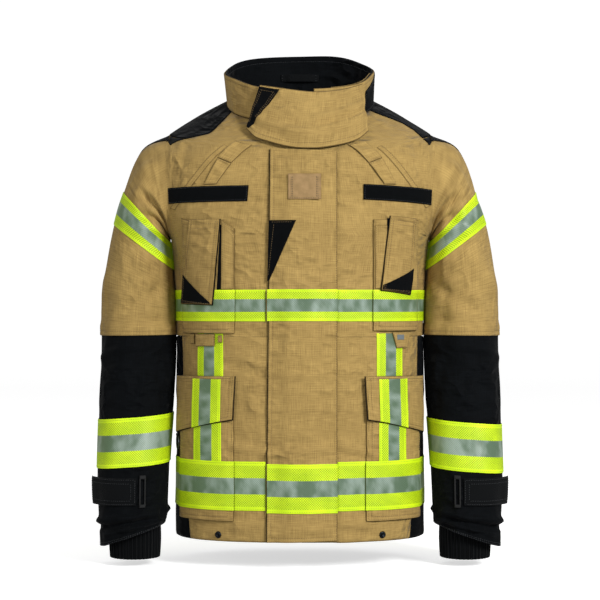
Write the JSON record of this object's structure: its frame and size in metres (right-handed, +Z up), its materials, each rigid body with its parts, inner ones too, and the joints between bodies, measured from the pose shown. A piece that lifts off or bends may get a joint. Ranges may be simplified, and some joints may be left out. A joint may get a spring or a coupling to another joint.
{
  "type": "turnout coat",
  "caption": "Firefighter's turnout coat, closed, with stand collar, storm flap over a zip, patch pockets, reflective bands and hanging sleeves.",
  "frame": {"origin": "middle of the hanger loop at the inside back of the neck", "axes": "+Z up, the coat's front faces -Y, +X is the wearer's left"},
  "size_m": [0.6488, 0.3074, 0.8171],
  "materials": {
    "tan_cloth": "woven ripstop, matt",
    "black_cloth": "woven ripstop, matt",
    "reflective_tape": "fluorescent border with a silver centre",
    "grip_fastener": "hook and loop",
    "steel": "satin",
    "zip_teeth": "satin",
    "black_plastic": "moulded",
    "patch_leather": "flat, stitched round its edge",
    "membrane": "smooth laminate",
    "liner_cloth": "quilted",
    "black_knit": "ribbed knit",
    "black_webbing": "woven webbing"
  },
  "bodies": {
    "coat": {"back_panel": "tan_cloth", "right_front_panel": "tan_cloth", "left_front_panel": "tan_cloth", "right_side_panel": "black_cloth", "left_side_panel": "black_cloth", "right_shoulder_yoke": "black_cloth", "left_shoulder_yoke": "black_cloth", "moisture_barrier": "membrane", "thermal_liner": "liner_cloth", "collar_shell": "tan_cloth", "collar_lining": "black_cloth", "hanger_loop": "black_webbing", "zipper_tapes": "black_webbing", "zipper_teeth": "zip_teeth", "hook_strips": "grip_fastener", "right_name_strip": "grip_fastener", "left_name_strip": "grip_fastener", "shoulder_straps": "tan_cloth", "right_chest_pocket": "tan_cloth", "left_chest_pocket": "tan_cloth", "pocket_straps": "tan_cloth", "pocket_tabs": "tan_cloth", "right_cargo_pocket": "tan_cloth", "left_cargo_pocket": "tan_cloth", "chest_tape": "reflective_tape", "hem_tape": "reflective_tape", "vertical_tapes": "reflective_tape", "hem_snaps": "steel", "ring_tab": "black_webbing"},
    "storm_flap": {"storm_flap": "tan_cloth", "storm_flap_grip": "grip_fastener", "storm_flap_tapes": "reflective_tape", "label_patch": "patch_leather"},
    "throat_flap": {"throat_flap": "tan_cloth", "throat_flap_grip": "grip_fastener"},
    "zipper_slider": {"zipper_slider": "steel", "zipper_pull": "steel"},
    "tool_ring": {"tool_ring": "steel"},
    "right_chest_flap": {"right_chest_flap": "tan_cloth", "right_chest_flap_grip": "grip_fastener"},
    "right_cargo_flap": {"right_cargo_flap": "tan_cloth", "right_cargo_flap_tape": "reflective_tape"},
    "right_upper_sleeve": {"right_upper_sleeve": "tan_cloth", "right_upper_sleeve_tape": "reflective_tape"},
    "right_lower_sleeve": {"right_lower_sleeve": "black_cloth", "right_lower_sleeve_tape": "reflective_tape", "right_wristlet": "black_knit", "right_cuff_buckle": "black_plastic"},
    "right_cuff_strap": {"right_cuff_strap": "black_webbing"},
    "left_chest_flap": {"left_chest_flap": "tan_cloth", "left_chest_flap_grip": "grip_fastener"},
    "left_cargo_flap": {"left_cargo_flap": "tan_cloth", "left_cargo_flap_tape": "reflective_tape"},
    "left_upper_sleeve": {"left_upper_sleeve": "tan_cloth", "left_upper_sleeve_tape": "reflective_tape"},
    "left_lower_sleeve": {"left_lower_sleeve": "black_cloth", "left_lower_sleeve_tape": "reflective_tape", "left_wristlet": "black_knit", "left_cuff_buckle": "black_plastic"},
    "left_cuff_strap": {"left_cuff_strap": "black_webbing"}
  },
  "joints": [
    {"name": "storm_flap_hinge", "type": "hinge", "parent": "coat", "child": "storm_flap", "pos_m": [0.0586, -0.2476, -0.445], "axis": [0, 0, 1], "range_deg": [0, 120]},
    {"name": "throat_flap_hinge", "type": "hinge", "parent": "coat", "child": "throat_flap", "pos_m": [0.1148, -0.1866, -0.09345], "axis": [-0.2403, 0.3362, 0.9106], "range_deg": [0, 100]},
    {"name": "zipper_slide", "type": "slide", "parent": "coat", "child": "zipper_slider", "axis": [0, 0, -1], "range_m": [0, 0.52]},
    {"name": "tool_ring_swing", "type": "hinge", "parent": "coat", "child": "tool_ring", "pos_m": [-0.19522, -0.1349, -0.58531], "axis": [-0.2258, 0.9742, 0], "range_deg": [0, 12]},
    {"name": "right_chest_flap_hinge", "type": "hinge", "parent": "coat", "child": "right_chest_flap", "pos_m": [-0.14875, -0.2299, -0.244], "axis": [-0.9299, 0.3677, 0], "range_deg": [0, 110]},
    {"name": "left_chest_flap_hinge", "type": "hinge", "parent": "coat", "child": "left_chest_flap", "pos_m": [0.16095, -0.2252, -0.241], "axis": [-0.8957, -0.4406, 0.0601], "range_deg": [0, 110]},
    {"name": "right_cargo_flap_hinge", "type": "hinge", "parent": "coat", "child": "right_cargo_flap", "pos_m": [-0.115, -0.231, -0.4875], "axis": [-0.9207, 0.3903, 0], "range_deg": [0, 75]},
    {"name": "left_cargo_flap_hinge", "type": "hinge", "parent": "coat", "child": "left_cargo_flap", "pos_m": [0.115, -0.231, -0.4875], "axis": [-0.9207, -0.3903, 0], "range_deg": [0, 75]},
    {"name": "right_shoulder", "type": "hinge", "parent": "coat", "child": "right_upper_sleeve", "pos_m": [-0.2084, -0.09, -0.1035], "axis": [0, 1, 0], "range_deg": [0, 60]},
    {"name": "right_elbow", "type": "hinge", "parent": "right_upper_sleeve", "child": "right_lower_sleeve", "pos_m": [-0.262, -0.1682, -0.42], "axis": [-1, 0, 0], "range_deg": [0, 75]},
    {"name": "right_cuff_strap_hinge", "type": "hinge", "parent": "right_lower_sleeve", "child": "right_cuff_strap", "pos_m": [-0.2541, -0.2084, -0.68], "axis": [0, 0.1176, 0.9931], "range_deg": [0, 80]},
    {"name": "left_shoulder", "type": "hinge", "parent": "coat", "child": "left_upper_sleeve", "pos_m": [0.2084, -0.09, -0.1035], "axis": [0, -1, 0], "range_deg": [0, 60]},
    {"name": "left_elbow", "type": "hinge", "parent": "left_upper_sleeve", "child": "left_lower_sleeve", "pos_m": [0.262, -0.1682, -0.42], "axis": [-1, 0, 0], "range_deg": [0, 75]},
    {"name": "left_cuff_strap_hinge", "type": "hinge", "parent": "left_lower_sleeve", "child": "left_cuff_strap", "pos_m": [0.2541, -0.2084, -0.68], "axis": [0, -0.1176, -0.9931], "range_deg": [0, 80]}
  ]
}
—————
-- Work required --
Looking at the data above, show all lines where the word "bodies" occurs.

-- Solution --
Write the JSON record of this object's structure: its frame and size in metres (right-handed, +Z up), its materials, each rigid body with its parts, inner ones too, and the joints between bodies, measured from the pose shown. A piece that lifts off or bends may get a joint. Ranges may be simplified, and some joints may be left out. A joint may get a spring or a coupling to another joint.
  "bodies": {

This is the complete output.